Onderweg vertelde Wim dat ik maar een slechte kerkganger was, door van de drie zondagen maar één keer naar de kerk te gaan. Nu, dat was mijn schuld ook niet. We fietsten om de boerderij heen, zonder dat ze ons van binnenuit zagen, en stapten door de voordeur naar binnen. We liepen door de gang, klopten op de deur, deden die open en zagen tante Wiepkje zitten.

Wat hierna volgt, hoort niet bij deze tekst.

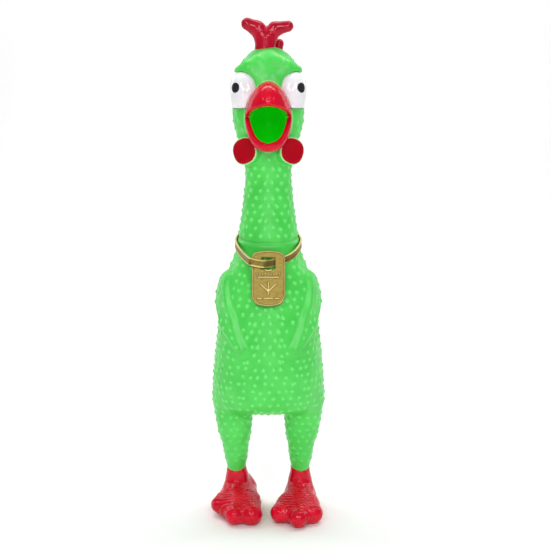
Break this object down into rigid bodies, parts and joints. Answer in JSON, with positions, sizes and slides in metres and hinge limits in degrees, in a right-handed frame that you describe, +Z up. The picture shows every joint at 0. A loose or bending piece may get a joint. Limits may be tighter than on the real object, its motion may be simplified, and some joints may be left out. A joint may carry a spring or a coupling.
{
  "type": "rubber chicken",
  "caption": "Upright green rubber chicken with a wide-open red beak, bulging eyes, folded wings, red feet and a tag on a collar; it cries when squeezed.",
  "frame": {"origin": "on the ground, midway between the feet, in the middle of the bird's overall depth", "axes": "+Z up, the bird faces -Y, +X is the bird's own left"},
  "size_m": [0.092, 0.1078, 0.4],
  "materials": {
    "green_vinyl": "gloss",
    "red_vinyl": "gloss",
    "white_enamel": "gloss",
    "black_enamel": "gloss",
    "gold_coating": "satin",
    "ivory_plastic": "satin",
    "reed_film": "gloss"
  },
  "bodies": {
    "torso": {"torso_shell": "green_vinyl", "collar_band": "gold_coating"},
    "belly": {"belly_wall": "green_vinyl"},
    "neck": {"neck_shell": "green_vinyl", "squeaker_barrel": "ivory_plastic", "squeaker_cap": "ivory_plastic", "reed_carrier": "ivory_plastic", "reed_block": "ivory_plastic", "reed_clamp": "ivory_plastic"},
    "reed": {"reed_tongue": "reed_film"},
    "head": {"head_shell": "green_vinyl", "comb": "red_vinyl", "comb_rear_lobe": "red_vinyl", "upper_beak": "red_vinyl", "lower_beak": "red_vinyl", "left_wattle": "red_vinyl", "right_wattle": "red_vinyl", "left_eye": "white_enamel", "right_eye": "white_enamel", "left_pupil": "black_enamel", "right_pupil": "black_enamel"},
    "left_leg": {"left_leg_shell": "green_vinyl", "left_foot": "red_vinyl"},
    "right_leg": {"right_leg_shell": "green_vinyl", "right_foot": "red_vinyl"},
    "tag": {"tag": "gold_coating"}
  },
  "joints": [
    {"name": "neck_bend", "type": "hinge", "parent": "torso", "child": "neck", "pos_m": [0, 0, 0.236], "axis": [1, 0, 0], "range_deg": [-18, 18], "stiffness_Nm_per_rad": 3},
    {"name": "head_tilt", "type": "hinge", "parent": "neck", "child": "head", "pos_m": [0, 0, 0.288], "axis": [0, 1, 0], "range_deg": [-18, 18], "stiffness_Nm_per_rad": 2},
    {"name": "left_hip", "type": "hinge", "parent": "torso", "child": "left_leg", "pos_m": [0.0265, 0, 0.084], "axis": [1, 0, 0], "range_deg": [-15, 15], "stiffness_Nm_per_rad": 5},
    {"name": "right_hip", "type": "hinge", "parent": "torso", "child": "right_leg", "pos_m": [-0.0265, 0, 0.084], "axis": [1, 0, 0], "range_deg": [-15, 15], "stiffness_Nm_per_rad": 5},
    {"name": "belly_press", "type": "slide", "parent": "torso", "child": "belly", "axis": [0, 1, 0], "range_m": [0, 0.01], "stiffness_N_per_m": 600},
    {"name": "tag_swing", "type": "hinge", "parent": "torso", "child": "tag", "pos_m": [0, -0.03338, 0.212], "axis": [-1, 0, 0], "range_deg": [0, 11]},
    {"name": "reed_flex", "type": "hinge", "parent": "neck", "child": "reed", "pos_m": [0, -0.00187, 0.2465], "axis": [1, 0, 0], "range_deg": [-1, 3], "stiffness_Nm_per_rad": 0.0005}
  ]
}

Op mijn: “Dag tante Wiepkje, hoe maakt u het?” staarde ze ons met open mond aan en kon toen eindelijk uitbrengen: “Jaap, jij hier, hoe kan dat?” Na Wim voorgesteld te hebben, vertelden we in het kort onze geschiedenis. Ze kon er echter nog steeds niet goed bij en staarde ons nog ongelovig aan. Voordat we haar echter het naadje van de kous precies verteld hadden, vroeg ik waar Piet was. “In de stal, aan het melken,” was het antwoord.

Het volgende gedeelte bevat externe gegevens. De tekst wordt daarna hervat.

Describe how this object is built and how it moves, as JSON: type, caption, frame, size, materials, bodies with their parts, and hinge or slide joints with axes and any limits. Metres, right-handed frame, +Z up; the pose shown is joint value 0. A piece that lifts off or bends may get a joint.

Wij naar de stal, en vlak bij de deur, ja hoor, daar zat hij, die broer van me, onder een koe. “Ha Piet, hoe gaat het ermee?” Hij keek op en tuurde door het halfdonker naar ons, toen: “Ha Jaap, wat kom jij hier doen?” We gaven hem een hand en hij ging door met melken. Ondertussen was Omke Meindert, die net met een koe klaar was, bij ons gekomen en moesten we weer vertellen. Lang wachtte Omke echter niet, want hij wilde eerst de koeien melken.

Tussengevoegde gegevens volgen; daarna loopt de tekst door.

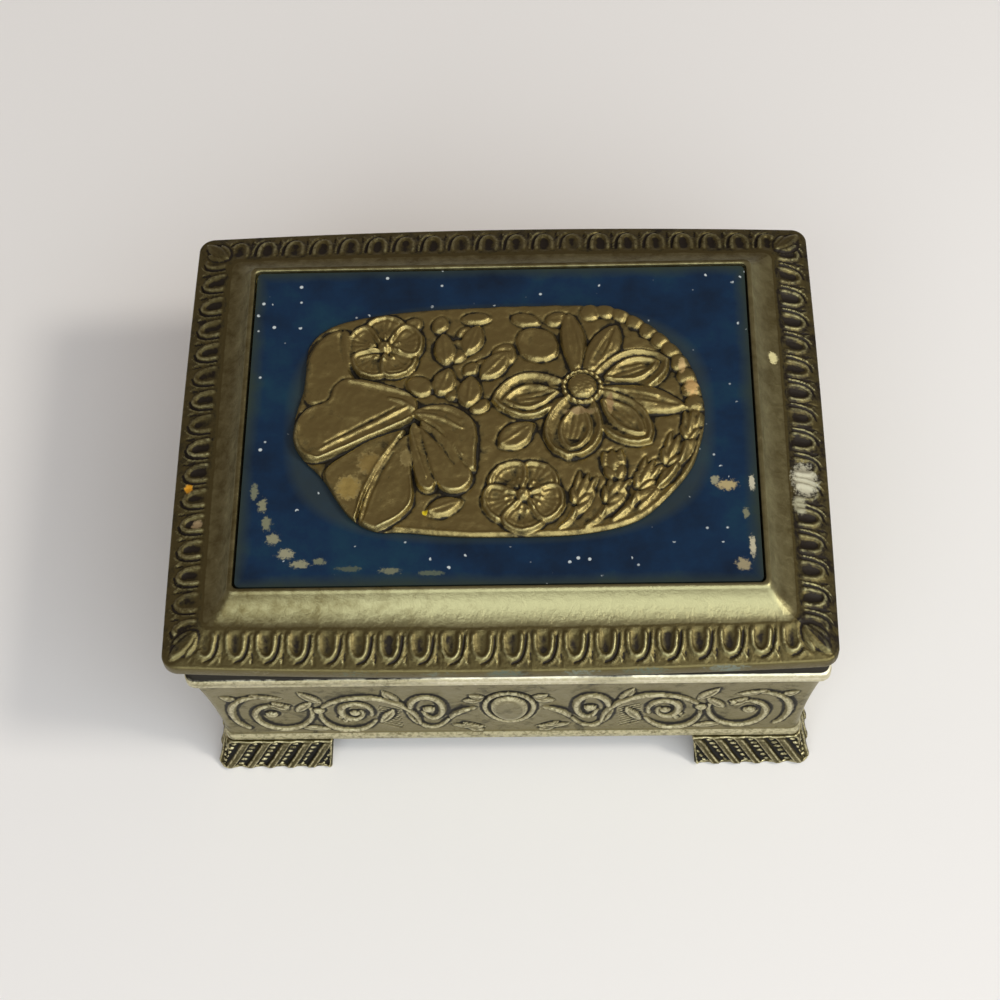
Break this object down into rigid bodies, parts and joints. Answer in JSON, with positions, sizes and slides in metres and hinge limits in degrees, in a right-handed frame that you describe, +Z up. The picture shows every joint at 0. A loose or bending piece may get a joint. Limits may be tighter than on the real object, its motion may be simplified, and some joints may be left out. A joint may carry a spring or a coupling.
{
  "type": "footed trinket box",
  "caption": "Rectangular cast metal trinket box on bracket feet, with a back-hinged lid that carries an enamel panel and floral relief, lined inside.",
  "frame": {"origin": "on the surface the feet stand on, under the middle of the closed box", "axes": "+X to the right seen from the front, +Y to the back where the hinges are, +Z up"},
  "size_m": [0.0906, 0.0742, 0.0434],
  "materials": {
    "antique_brass": "cast, with dark patina in the hollows and worn bright edges",
    "plain_brass": "drawn and rolled, dulled",
    "navy_enamel": "cold enamel on sheet metal, chipped at the edges",
    "lining_velvet": "short pile velvet over card and wadding"
  },
  "bodies": {
    "body": {"body_casting": "antique_brass", "foot_front_left": "antique_brass", "foot_front_right": "antique_brass", "foot_back_left": "antique_brass", "foot_back_right": "antique_brass", "bottom_plate": "plain_brass", "wall_lining_right": "lining_velvet", "wall_lining_back": "lining_velvet", "wall_lining_left": "lining_velvet", "wall_lining_front": "lining_velvet", "base_lining_pad": "lining_velvet", "hinge_leaf_body_left": "plain_brass", "hinge_leaf_body_right": "plain_brass", "hinge_pin_left": "plain_brass", "hinge_pin_right": "plain_brass"},
    "lid": {"lid_casting": "antique_brass", "enamel_panel": "navy_enamel", "relief_medallion": "antique_brass", "lid_lining_pad": "lining_velvet", "hinge_leaf_lid_left": "plain_brass", "hinge_leaf_lid_right": "plain_brass"}
  },
  "joints": [
    {"name": "lid_hinge", "type": "hinge", "parent": "body", "child": "lid", "pos_m": [0, 0.03562, 0.0329], "axis": [-1, 0, 0], "range_deg": [0, 105]}
  ]
}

Onder en na het eten, toen ook Gaaike erbij was, kwamen de tongen los. Wim vertelde de hele avond over de toestand in Holland, en we zouden nog laat naar bed zijn gegaan als tante Wiepkje niet gezegd had dat we naar bed moesten, want ze vond dat ik er maar bar slecht uitzag. Ze verwende me dan ook ontzettend met allerlei lekkernijen. Voor de hoest (ik was namelijk een beetje verkouden, al toen we uit Sassen weg gingen) gaf ze me een doosje dropjes mee naar bed, ik bedoel naar de bedstee, want we mochten in de pronkkamer slapen, in een bedstee die zo hoog was dat je er wel een ladder bij mocht hebben. Aan het hoofdeinde, in een hoek, stond een paal van wel 30 cm in het vierkant, die diende om het dak van de boerderij op te houden. Daar kon ik mijn hoofd wel eens aan stoten, want ik zou aan die kant gaan liggen. Het is echter best meegevallen. We hebben er heerlijk geslapen; de lakens roken zo heerlijk naar de buitenlucht, en het duurde niet lang of we sliepen als rozen.